On 25 January 2008 the EU’s Special Committee ATHENA approved a budget for the common costs of EU military operations in Chad/CAR covering the period to the end of 2008. The UK share of the approved budget is £14 million, of which £5.9 million has already been paid. A further budget for 2009 will be prepared by the Operation Commander after six months of the operation for consideration by the Special Committee; this will comprise mainly the costs of recovering force headquarter elements from theatre. The UK share of ATHENA common costs is attributed to the FCO peacekeeping budget.

Colombia: Drugs

Mr. Evans: To ask the Secretary of State for Defence what recent support (a) his Department and (b) the armed forces have offered to the government of Colombia in combating the smuggling of illegal drugs across the Colombia-Venezuela border. [185494]

Mr. Bob Ainsworth: Preventing the cross-border flow of illicit drugs from Colombia to neighbouring countries is a top priority for the UK’s international counter-narcotics efforts. The UK is investing in projects in Colombia and Venezuela to tackle the cross-border flow of illicit drugs. These projects have helped to build capacity among Colombian and Venezuelan law enforcement agencies and the judiciary. In addition, funding of a United Nations Office of Drugs and Crime project on cross border co-operation has recently been approved.

7 Feb 2008 : Column 1486W

We take a broad regional approach to tackling the trade in illicit drugs, through a mixture of political engagement, capacity building and law enforcement support in producer, transit and consumer countries. This includes working with Governments of other producer and transit countries in Latin America and countries along the main trafficking routes for drugs via the Caribbean and West Africa.

Cyprus: Military Bases

Mr. Spellar: To ask the Secretary of State for Defence what steps his Department is taking against illegal bird killing in sovereign base areas in Cyprus. [184486]

Mr. Bob Ainsworth: In 2004, the Sovereign Base Area Administration (SBAA) enacted the Protection and Management of Game and Wild Birds Ordinance 2004, which includes provisions for strict penalties for poaching and other offences relating to birds. It also provides for the designation and management of Special Protection Areas.

All fenced military areas, which host some of the best habitat are not only fully protected from poaching but are also game reserves in which no hunting is allowed.

The SBAA has been co-ordinating joint anti-poaching action with the Republic.

Hot spots for poaching have been identified and are targeted on a daily basis for police patrols.

Where poachers/trappers are arrested, the aim is for the case to be heard within seven days. Whenever a shot gun is involved, the judge is urged to consider confiscation and destruction. In addition, the law provides for a penalty of up to €17,000 or three years imprisonment or both if they are found guilty of illegal bird killing.

Departmental Assets

Mr. Gerald Howarth: To ask the Secretary of State for Defence if he will place in the Library a copy of his Department’s forecast asset and stock price reports provided by the Defence Analytical Services Agency to the (a) fixed asset processing centre and (b) directorate of defence resources and plans. [184856]
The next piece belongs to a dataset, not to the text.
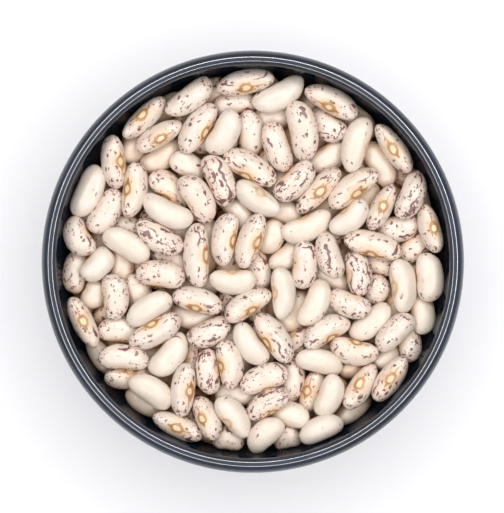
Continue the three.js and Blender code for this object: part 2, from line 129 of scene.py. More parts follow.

Mr. Bob Ainsworth: I am withholding the information as its disclosure could prejudice commercial interests.

Departmental Aviation

Mr. Hayes: To ask the Secretary of State for Defence how much has been spent by his Department on commercial international flights in each year since 1997. [174359]

Derek Twigg: Since 1999 the Government have published a list of all overseas travel by Cabinet Ministers costing over £500. Information for the last financial year was published on 25 July 2007. Details for the current financial year will be published as soon as possible after the end of the financial year. From next year, the list will include details of overseas visits
7 Feb 2008 : Column 1487W
undertaken by all Ministers. All ministerial travel is undertaken in accordance with the ministerial code.

Information in respect of flights taken by officials could be provided only at disproportionate cost.

Departmental Information Officers

Mr. Jeremy Browne: To ask the Secretary of State for Defence how many (a) press and (b) communications officers his Department employed in each of the last 10 years. [182522]

Derek Twigg: Accurate information on this is not held centrally and could be provided only at disproportionate cost. However, I can say that there are currently 191 staff employed by the Ministry of Defence's central Directorate General Media and Communications. Of these, 22 are press officers in its London office and eight in its regional press offices. The others carry out various communications and supporting tasks.